▶ _Brief_
Write out all of the data without omission, exactly as shown.

▶ _Information shown_
======

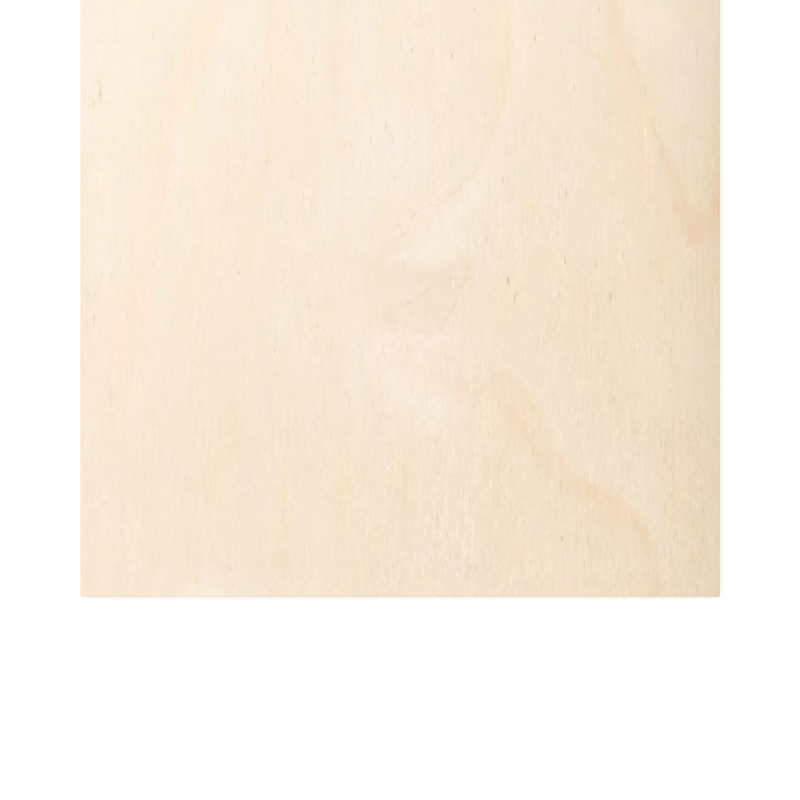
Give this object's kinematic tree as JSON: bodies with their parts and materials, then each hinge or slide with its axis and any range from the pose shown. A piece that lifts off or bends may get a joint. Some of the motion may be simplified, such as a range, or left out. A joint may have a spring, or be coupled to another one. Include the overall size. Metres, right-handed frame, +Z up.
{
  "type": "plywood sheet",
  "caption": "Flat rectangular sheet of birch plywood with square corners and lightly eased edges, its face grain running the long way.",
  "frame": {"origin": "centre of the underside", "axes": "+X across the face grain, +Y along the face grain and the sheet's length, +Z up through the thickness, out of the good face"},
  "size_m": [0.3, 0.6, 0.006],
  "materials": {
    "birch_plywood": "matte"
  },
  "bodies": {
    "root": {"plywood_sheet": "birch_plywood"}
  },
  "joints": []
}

======

▶ _Full solution_
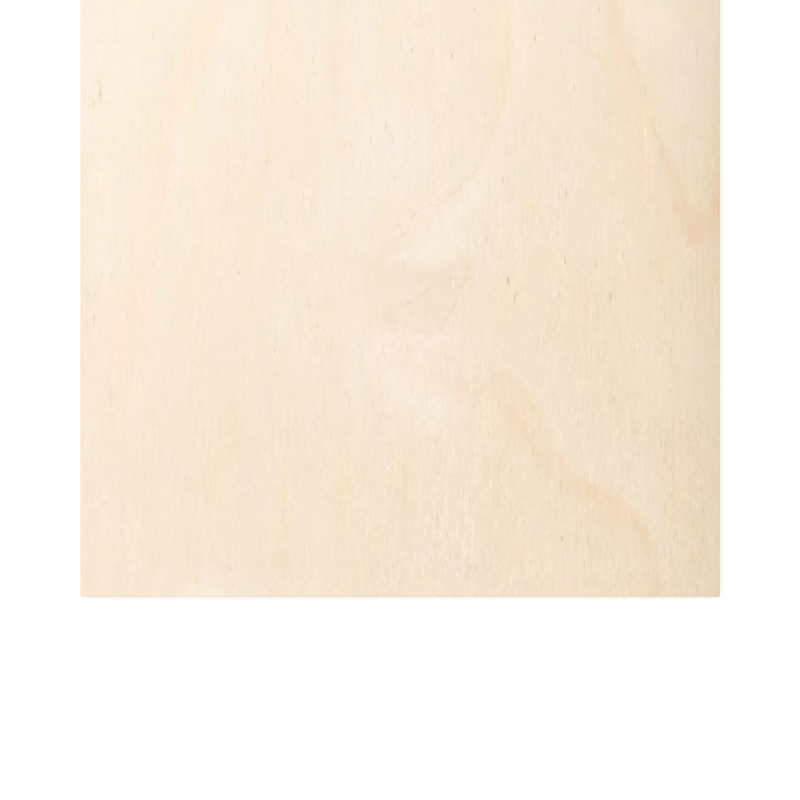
Give this object's kinematic tree as JSON: bodies with their parts and materials, then each hinge or slide with its axis and any range from the pose shown. A piece that lifts off or bends may get a joint. Some of the motion may be simplified, such as a range, or left out. A joint may have a spring, or be coupled to another one. Include the overall size. Metres, right-handed frame, +Z up.
{
  "type": "plywood sheet",
  "caption": "Flat rectangular sheet of birch plywood with square corners and lightly eased edges, its face grain running the long way.",
  "frame": {"origin": "centre of the underside", "axes": "+X across the face grain, +Y along the face grain and the sheet's length, +Z up through the thickness, out of the good face"},
  "size_m": [0.3, 0.6, 0.006],
  "materials": {
    "birch_plywood": "matte"
  },
  "bodies": {
    "root": {"plywood_sheet": "birch_plywood"}
  },
  "joints": []
}